Single by St. Vincent

from the album Actor
- B-side: "Bicycle"
- Released: April 20, 2009
- Genre: Indie rock;
- Length: 2:15
- Label: 4AD
- Songwriter: Annie Clark
- Producers: John Congleton; Annie Clark;

St. Vincent singles chronology
| "Jesus Saves, I Spend" (2007) | "Actor Out of Work" (2009) | "Marrow" (2009) |

Music video
- "Actor Out of Work" on YouTube

= Actor Out of Work =

"Actor Out of Work" is a song by American musician St. Vincent for her second studio album Actor (2009). It was released on April 20, 2009, through 4AD, as the second single from the album. Written in one night as a reaction to her producer's comments on the rest of Actor, the song features an aggressive rock sound and lyrics addressing a deceitful lover.

"Actor Out of Work" was accompanied by a music video featuring actors crying at an audition run by St. Vincent. The song received positive reviews from music critics upon its release and has since attracted praise as a highlight of Actor and one of St. Vincent's best songs.

==Background==
St. Vincent wrote "Actor Out of Work" in one night at the request of her producer John Congleton, who was frustrated with how the rest of the material for the Actor album "sounded like outtakes from the Lion King on Broadway." St. Vincent recalled, "I wrote 'Actor Out of Work' at my mom's house in my childhood bedroom. I felt like a fraud. I felt like people were frauds. I wanted to be hit. I wanted to hit."

The song's studio arrangement took influence from Brian Eno's Here Come the Warm Jets. Lyrically, the song uses the image of an out-of-work actor to represent an unconvincing lover.

==Release==
"Actor Out of Work" was chosen as the lead single for the album Actor, being released by 4AD in April 2009. The B-side of the single was "Bicycle". The single did not chart.

==Critical reception==
"Actor Out of Work" saw a positive critical reception upon its release as a single. Pitchfork stated, "Her acerbic lyrics and skewed production—the kind that wouldn't sound out of place at the mixing board of a beardy noise-rocker—belie a crystalline voice and a face that could land any actor work.
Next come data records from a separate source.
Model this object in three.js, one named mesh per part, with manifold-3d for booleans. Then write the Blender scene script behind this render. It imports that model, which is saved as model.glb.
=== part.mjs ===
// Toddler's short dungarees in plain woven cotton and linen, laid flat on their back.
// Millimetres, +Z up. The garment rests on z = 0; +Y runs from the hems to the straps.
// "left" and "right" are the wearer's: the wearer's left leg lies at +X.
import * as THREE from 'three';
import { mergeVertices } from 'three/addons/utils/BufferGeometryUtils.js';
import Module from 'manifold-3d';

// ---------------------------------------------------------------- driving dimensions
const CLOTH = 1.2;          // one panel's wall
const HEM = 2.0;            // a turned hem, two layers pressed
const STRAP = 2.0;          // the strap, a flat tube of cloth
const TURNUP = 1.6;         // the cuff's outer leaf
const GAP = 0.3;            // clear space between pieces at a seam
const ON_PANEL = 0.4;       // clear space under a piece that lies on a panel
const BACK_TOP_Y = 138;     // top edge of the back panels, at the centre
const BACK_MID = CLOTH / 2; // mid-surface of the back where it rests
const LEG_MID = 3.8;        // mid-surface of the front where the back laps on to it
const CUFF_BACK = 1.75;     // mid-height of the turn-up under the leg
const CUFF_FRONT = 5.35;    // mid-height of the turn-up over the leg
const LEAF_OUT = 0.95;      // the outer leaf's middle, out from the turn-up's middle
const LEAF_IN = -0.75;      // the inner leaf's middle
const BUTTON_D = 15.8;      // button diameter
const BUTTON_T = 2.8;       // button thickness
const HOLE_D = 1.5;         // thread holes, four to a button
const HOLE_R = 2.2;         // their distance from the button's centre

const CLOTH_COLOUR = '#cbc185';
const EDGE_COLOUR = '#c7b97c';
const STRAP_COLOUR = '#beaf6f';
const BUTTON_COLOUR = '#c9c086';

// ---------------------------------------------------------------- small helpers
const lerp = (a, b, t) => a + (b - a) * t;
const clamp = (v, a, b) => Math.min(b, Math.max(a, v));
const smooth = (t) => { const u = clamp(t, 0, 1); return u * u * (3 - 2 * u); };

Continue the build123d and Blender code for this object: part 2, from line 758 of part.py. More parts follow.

Tough love never sounded sweeter, and 'Actor Out of Work' is no exception." Complex commented, "The song features some nice backup vocals, driving drums, and has a nice hummable melody. ... Check it out."

In reviews for Actor, "Actor Out of Work" was often singled out for praise. Heather Phares of AllMusic described it as "forceful" and noted, "The song's brisk dance between hot and cold is dazzling." The A.V. Club noted how the song evoked the "tumultuous marriage of prog and new wave typified by Scary Monsters-era Bowie and early Peter Gabriel."

The song has also appeared in several rankings. Pitchfork listed it as the 52nd best song of 2009, noting, "Annie Clark gave herself exactly 135 seconds for this audition, and makes the most of them." Additionally, the Guardian, Paste Magazine, and Stereogum all included the song on their lists of the best St. Vincent songs.

==Music video==
A music video directed by the team Terri Timely was produced for "Actor Out of Work", where St. Vincent holds auditions for a series of actors, each of whom attempts their best performative crying breakdown. St. Vincent commented on the reaction to the video, "A lot of people got confused and thought I was so mean that I made people cry, which was not what I intended... but I sort of like it."

The video also brought St. Vincent to the attention to future collaborator David Byrne, who later said, "When I met Annie I complimented her on how disturbing her video was."